Dubrovnik has suffered two major disasters – a fire which destroyed almost the whole city in the night of August 16, 1296, and a catastrophic earthquake of 1667 which killed over 5,000 citizens and levelled most of the public buildings. However the fort and the wall surrounding the old city have remained almost unscathed and to this day are testimony to the skills of the labourers and the materials used in their construction.




The city has also suffered at the hands of would-be invaders and various rulers down through the ages – firstly the Ostrogothic Roman Kingdom, then the Byzantine Empire, followed by the Hungarians and later the Venetians, after which came the Ottoman Empire - but during most of this time Dubrovnik had achieved relative independence and self-governance.



In 1806, the city surrendered to the Napoleonic army, as that was the only way to end a month-long siege by the Russian-Montenegrin fleets (during which 3,000 cannonballs fell on the city). At first, Napoleon demanded only free passage for his troops, promising not to occupy the territory and stressing that the French were friends of Dubrovnik. Later, however, French forces blockaded the harbours, forcing the government to give in and let French troops enter the city. On this day, all flags and coats of arms above the city walls were painted black as a sign of mourning. In 1808, Marshal Auguste de Marmont abolished the republic and integrated its territory first into Napoleon's Kingdom of Italy and later into the Illyrian provinces under French rule. This was to last until 28 January 1814 when the city surrendered to Captain Sir William Hoste leading a body of British and Austrian troops who were besieging the fortress.

 



The city then came under the administration of the Habsburg dynasty until the fall of Austria–Hungary in 1918 – the city was then incorporated into the new Kingdom of Serbs, Croats, and Slovenes ( later the Kingdom of Yugoslavia ). Dubrovnik became one of the 33 oblast of the Kingdom. When in 1929 Yugoslavia was divided among 9 Banovina, the city became part of the Zeta Banovina, and in 1939 Dubrovnik became part of the newly created Banovina of Croatia.




During World War II, Dubrovnik became part of the Nazi-puppet Independent State of Croatia, occupied by the Italian army first, and by the German army after 8 September 1943. In October 1944 Yugoslav Communist Partisans occupied Dubrovnik, and under communism Dubrovnik became part of the Socialist Republic of Croatia and Socialist Federal Republic of Yugoslavia.
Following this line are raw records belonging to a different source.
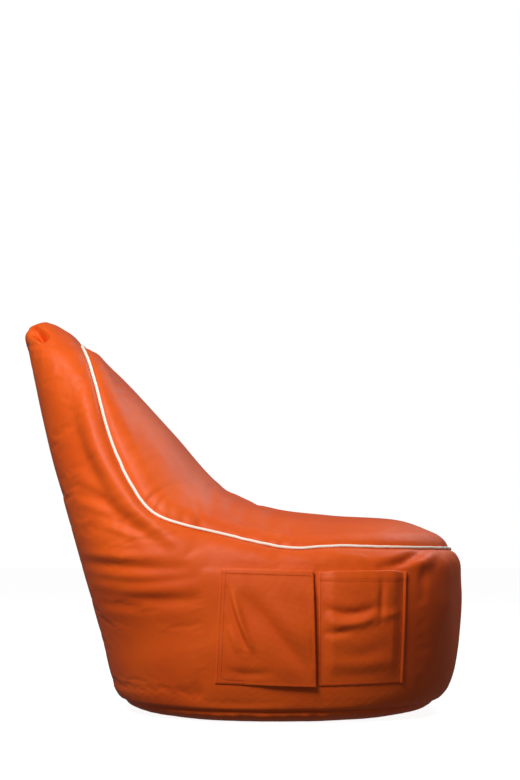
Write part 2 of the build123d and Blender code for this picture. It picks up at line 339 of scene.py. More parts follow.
def waves(points, scale, seed):
    """Smooth repeatable noise: a few sums of sines in fixed random directions."""
    random = np.random.RandomState(seed)
    total = np.zeros(len(points))
    for _ in range(9):
        direction = random.normal(size=3)
        direction /= np.linalg.norm(direction)
        pitch = scale * random.uniform(0.6, 1.6)
        total += np.sin(points @ direction * 2 * math.pi / pitch + random.uniform(0, 6.28))
    return total / 9


def seam_curve(line, count=420):
    """The piped seam in space: once round the bag, from the front up the left side."""
    path = smooth_path(line, 4000)
    left = np.column_stack([half_width_at(*path.T), path])
    left = left[left[:, 0] > 1e-4]
    return evenly(np.vstack([left, left[::-1] * (-1, 1, 1)]), count, closed=True)


# ---- Cloth simulation ----
SIM_FRAMES = 20
SIM_CAP = 0.024              # how far the simulation may move a point
SIM_INSET = 0.004            # the bag starts a little slimmer, because pressure swells it
SIM_SHARE = 0.45             # how much of its movement is kept
COATED_CLOTH = {             # shrink_min is below 0: panels larger than what they cover, so they crease
    "quality": 6, "mass": 0.25, "tension_stiffness": 18, "compression_stiffness": 18,
    "shear_stiffness": 6, "bending_stiffness": 0.8, "tension_damping": 8, "compression_damping": 8,
    "air_damping": 3, "vertex_group_mass": "held", "pin_stiffness": 4, "shrink_min": -0.01,
    "use_pressure": True, "uniform_pressure_force": 4,
}


def settled(points, quads, held):
    """The bag's panels blown up from inside against the seams that hold them."""
    normals = vertex_normals(points, quads)
    free = 1 - held
    start = points - normals * (SIM_INSET * free)[:, None]
    faces = [tuple(dict.fromkeys(q)) for q in quads.tolist()]
    piece = new_piece("cloth_run", start, faces)
    group = piece.vertex_groups.new(name="held")
    for level in np.unique(np.round(held, 1)):
        if level > 0:
            group.add(np.nonzero(np.round(held, 1) == level)[0].tolist(), float(level), "REPLACE")
    cloth = piece.modifiers.new("cloth", "CLOTH")
    for name, value in COATED_CLOTH.items():
        setattr(cloth.settings, name, value)
    cloth.settings.effector_weights.gravity = 0
    cloth.collision_settings.use_collision = False
    cloth.point_cache.frame_start, cloth.point_cache.frame_end = 1, SIM_FRAMES
    scene = bpy.context.scene
    for number in range(1, SIM_FRAMES + 1):
        scene.frame_set(number)
    shape = piece.evaluated_get(bpy.context.evaluated_depsgraph_get()).to_mesh()
    result = coordinates(shape)
    moved = result - points
    size = np.linalg.norm(moved, axis=1)[:, None] + TINY
    result = points + moved * (SIM_CAP * np.tanh(size / SIM_CAP) / size)
    scene.frame_set(1)
    bpy.data.objects.remove(piece)
    return result


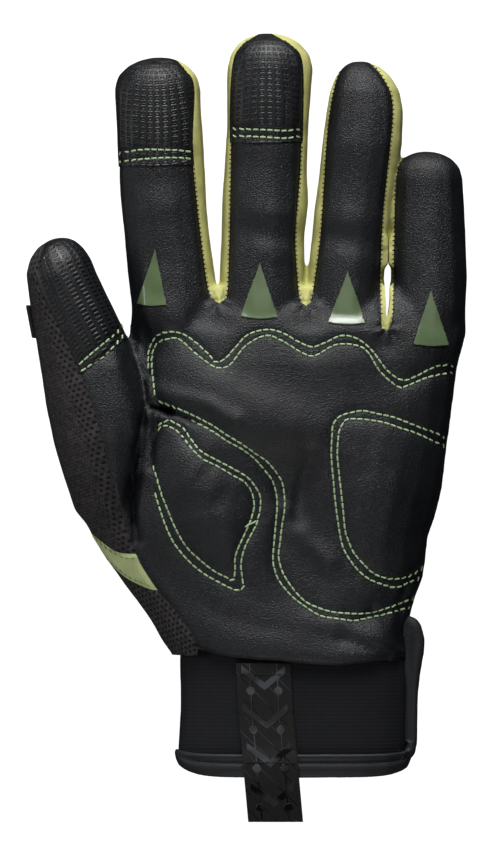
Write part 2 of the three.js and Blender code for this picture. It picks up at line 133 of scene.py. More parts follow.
# %% [markdown]
# The camera looks straight down on the palm, as the photograph does. A long lens keeps the
# sides of the fingers hidden, and its height is set so that one pixel is a third of a
# millimetre at the middle of the glove's depth.

# %% Camera
PHOTO_HEIGHT = 845
SENSOR = 36.0
LENS = 600.0
MIDDLE_DEPTH = 18 * MM
CAMERA_AIM = metres([1.17, 2.17])
camera_height = MIDDLE_DEPTH + PHOTO_HEIGHT * PIXEL * LENS / SENSOR
bpy.ops.object.camera_add(location=(*CAMERA_AIM, camera_height), rotation=(0, 0, 0))
camera = bpy.context.object
camera.data.lens = LENS
camera.data.sensor_width = SENSOR
camera.data.clip_end = 20
bpy.context.scene.camera = camera
print("camera height", round(camera_height, 3))

# %% [markdown]
# The skin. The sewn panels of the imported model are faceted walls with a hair's gap between
# them. Copies of them are swollen until they touch, melted into one wall by a voxel remesh
# and relaxed, which leaves one smooth hollow glove of the same size.

# %% Melt the panels into one skin
SWELL = 0.26 * MM
VOXEL = 0.78 * MM
RELAX_ROUNDS = 22
PANELS = ["palm_panel", "index_tip_patch", "middle_tip_patch", "thumb_tip_patch", "thumb_front",
          "thumb_mesh", "thumb_band", "wrist_mesh", "fourchette_index_middle",
          "fourchette_middle_ring", "fourchette_ring_little", "back_panel"]


def melt(names, name, voxel, swell, relax):
    """One smooth body from copies of CAD nodes."""
    copies = [duplicate(nodes[each], f"{name}_{each}") for each in names]
    bpy.ops.object.select_all(action="DESELECT")
    for copy in copies:
        copy.select_set(True)
    bpy.context.view_layer.objects.active = copies[0]
    if len(copies) > 1:
        bpy.ops.object.join()
    body = bpy.context.view_layer.objects.active
    body.name = body.data.name = name
    bpy.ops.object.mode_set(mode="EDIT")
    bpy.ops.mesh.select_all(action="SELECT")
    bpy.ops.mesh.remove_doubles(threshold=1e-6)
    bpy.ops.mesh.normals_make_consistent(inside=False)
    bpy.ops.transform.shrink_fatten(value=swell)
    bpy.ops.object.mode_set(mode="OBJECT")
    body.data.remesh_voxel_size = voxel
    bpy.ops.object.voxel_remesh()
    modifier(body, "SMOOTH", iterations=relax, factor=0.5)
    return body


skin = melt(PANELS, "skin", VOXEL, SWELL, RELAX_ROUNDS)
print("skin", len(skin.data.vertices), "vertices", round(time.time() - started, 1), "s")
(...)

In 1991 Croatia and Slovenia, which at that time were republics within Socialist Federal Republic of Yugoslavia, declared their independence and the Socialist Republic of Croatia was renamed Republic of Croatia.

Following Croatia's independence in 1991, the Yugoslav People's Army (JNA), by then composed primarily of Serbs, attacked the city. The siege of Dubrovnik lasted for seven months. The heaviest artillery attack was on December 6 with 19 people killed and 60 wounded. The number of casualties in the conflict, according to Croatian Red Cross, was 114 killed civilians.

The artillery attacks on Dubrovnik damaged 56% of its buildings to some degree, as the historic walled city, a UNESCO world heritage site, sustained 650 hits by artillery rounds. The Croatian Army lifted the siege in May 1992, and liberated Dubrovnik's surroundings by the end of October, but the danger of sudden attacks by the JNA lasted for another three years.




Following the end of the war, damage caused by the shelling of the Old Town was repaired, and adhering to UNESCO guidelines, repairs were performed in the original style. Most of the reconstruction work was done between 1995 and 1999. 

The inflicted damage can be seen on a chart near the city gate, showing all artillery hits during the siege, and is clearly visible from high points around the city in the form of the more brightly coloured new roofs. ICTY indictments were issued for JNA generals and officers involved in the bombing.

City map with the sites of damage caused by the aggression 
by the Yugoslav Army, the Serbs and the Montenegrins in 1991-1992
 
Three views of the Old City Wall from the Fortress ... 




Nowadays Dubrovnik is under siege by a more peaceful army – that of tourists. In 2015 the city saw 932,621 tourist arrivals, which when added to the number of cruise ship passengers brings the number of tourists in Dubrovnik in 2015 close to 2 million.